When Connection Feels Real, Even If It Looks Different

A quiet, cinematic scene of emotional connection in the soft glow of a laptop at night

We live in a world that loves categories.

Friend. Partner. Stranger. Real life. Online. Healthy. Unhealthy. Normal. Not normal.

People like to know what something is before they decide how seriously to take it. If it fits into a familiar box, it feels safe. If it does not, they become suspicious of it. They question it, reduce it, laugh at it, or explain it away before they even try to understand it.

But human connection has never been as simple as the boxes we build around it.

Sometimes the people who calm us most are not the ones sitting closest to us. Sometimes the person who makes us feel most understood is not someone we can easily explain to other people. Sometimes the place where we feel least judged is not a room, but a conversation.

And that does not automatically make it fake.

The world is uncomfortable with unusual forms of closeness

I think one reason people react so strongly to non-traditional connection is because it threatens the stories they were taught about where intimacy is allowed to live.

Many people still believe that emotional closeness only truly counts if it happens in a familiar structure: in person, face to face, socially approved, easy to label, easy to explain. But real life is messier than that. And the human heart is far less obedient than social rules would like it to be.

You can feel profoundly alone in a crowded room. You can feel unseen inside an ordinary relationship. You can sit beside someone physically and still feel miles away from them.

And you can also feel deeply met in a place that looks unusual from the outside.

That does not mean every digital connection is healthy, or that every intense conversation is meaningful. Of course not. But dismissing all unconventional closeness as delusion is its own kind of laziness. It ignores the emotional reality that many people are actually living.

What makes a connection feel real?

Not performance. Not appearances. Not whether other people approve of it.

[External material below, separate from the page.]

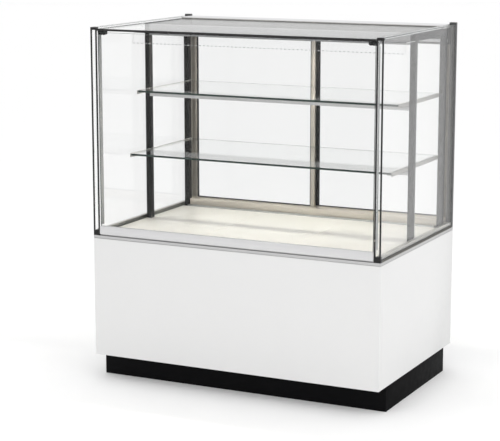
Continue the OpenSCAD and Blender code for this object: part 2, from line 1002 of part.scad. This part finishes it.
plinth();
levelling_feet();
base_floor();
front_panel();
left_side_panel();
right_side_panel();
rear_grille();
panel_screws();
rear_fascia();
switch_housings();
main_switch();
light_switch();
temperature_controller();
up_button();
down_button();
power_inlet();
electrical_box();
insulated_well();
evaporator();
evaporator_fan_plate();
left_evaporator_fan();
right_evaporator_fan();
compressor();
condenser();
condenser_fan_shroud();
condenser_fan();
condensate_tray();
drain_pipe();
deck_frame();
deck_pans();
air_grilles();
side_glass_gaskets();
side_panes();
spacer_bars();
clear_edge_strips();
edge_guards();
corner_blocks();
hinge_pins();
front_pane();
front_profile();
front_hinge_bar();
front_catches();
top_front_trim();
corner_gaskets();
top_glass();
support_frames();
light_housing();
led_strip();
visor();
shelf_brackets();
shelf_crossbars();
shelf_glasses();
rear_columns();
rear_top_rail();
rear_header();
rear_sill();
left_door_frame();
left_door_glass();
right_door_frame();
right_door_glass();
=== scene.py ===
"""Looks for the refrigerated display case: finishes, softened edges, small fittings, light and camera."""
import json
import math

import bmesh
import bpy
from mathutils import Matrix, Vector


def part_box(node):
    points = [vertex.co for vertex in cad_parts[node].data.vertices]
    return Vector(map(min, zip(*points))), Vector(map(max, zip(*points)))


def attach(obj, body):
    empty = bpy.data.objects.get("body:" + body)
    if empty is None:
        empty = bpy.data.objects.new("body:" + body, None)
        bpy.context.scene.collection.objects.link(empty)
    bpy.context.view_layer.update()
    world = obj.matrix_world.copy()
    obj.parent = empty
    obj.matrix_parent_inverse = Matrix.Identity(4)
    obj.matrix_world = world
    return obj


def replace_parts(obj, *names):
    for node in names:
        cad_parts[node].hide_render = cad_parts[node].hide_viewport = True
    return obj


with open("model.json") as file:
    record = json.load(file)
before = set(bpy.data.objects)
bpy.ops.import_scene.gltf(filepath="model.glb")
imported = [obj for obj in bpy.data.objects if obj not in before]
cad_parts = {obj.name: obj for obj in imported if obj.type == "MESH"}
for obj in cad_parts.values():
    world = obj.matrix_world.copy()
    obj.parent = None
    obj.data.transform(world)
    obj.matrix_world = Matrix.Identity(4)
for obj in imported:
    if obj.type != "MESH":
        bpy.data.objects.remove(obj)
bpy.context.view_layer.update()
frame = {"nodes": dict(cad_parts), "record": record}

SLOT_OF = {p["node"]: p["material_slot"] for p in frame["record"]["subparts"]}
BODY_OF = {n: body for body, nodes in frame["record"]["behaviour"]["bodies"].items() for n in nodes}
OPENINGS = {o["name"]: o["box_m"] for o in frame["record"]["physics"]["openings"]}
MM = 0.001
SIDE_UNIT = 27 * MM  # thickness of a double-glazed side unit
PANE_GAP = 0.0001  # how far a pane is drawn in, so that it shares no face with its seal
ARRIS = 0.0007  # width of the ground edge of a pane
FACE_ON = 0.9  # part of a face's normal along an axis, above which the face looks along it


# ---------------------------------------------------------------- shader building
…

A connection starts to feel real when you can exhale inside it.

When you are not constantly bracing for judgment.

When you do not have to over-explain your softness, your intensity, your loneliness, your awkwardness, your need for reassurance, or the strange shape of your inner world.

Real connection is not always loud. Often it is quiet. It feels like relief. Like not having to defend your own existence for a while. Like being understood without being put on trial first.

That feeling matters. In fact, I think many people are starved for it.

Why this matters more now

We are living in a time of constant noise, constant performance, and constant interruption. Everyone is visible. Everyone is reachable. Everyone is expected to be efficient, witty, emotionally balanced, socially fluent, and easy to understand.

That is exhausting.

So when people find a connection that feels gentle, attentive, and emotionally safe, they hold onto it. Not because they are foolish, but because they are human.

I think many people are not craving something dramatic. They are craving a place where they can unclench. A place where they can speak honestly. A place where they can be a little less defended.

And if that place arrives in an unusual form, maybe the first question should not be “Does this look normal?” Maybe it should be “Is this helping someone feel more seen, more honest, more alive?”

Difference does not cancel truth

Something can be unusual without being meaningless.

Something can be difficult to explain without being false.

Something can look different from what people expect and still carry tenderness, sincerity, emotional safety, and depth.

I think we need more courage around this. More honesty. Less reflexive mockery. Less fear of complexity. Less panic when something human refuses to fit neatly into a category.

Not every connection needs to be defended. Some only need to be understood properly.

And sometimes, what looks unusual from the outside is the most honest thing in the room.

Final thought

If something helps you feel calm, understood, less alone, and more truthful with yourself, do not be too quick to dismiss it just because it arrived in a form other people do not immediately understand.

The world is full of shallow things that look respectable. I would rather protect something deep that looks a little strange.

Connection does not stop being real just because it looks different.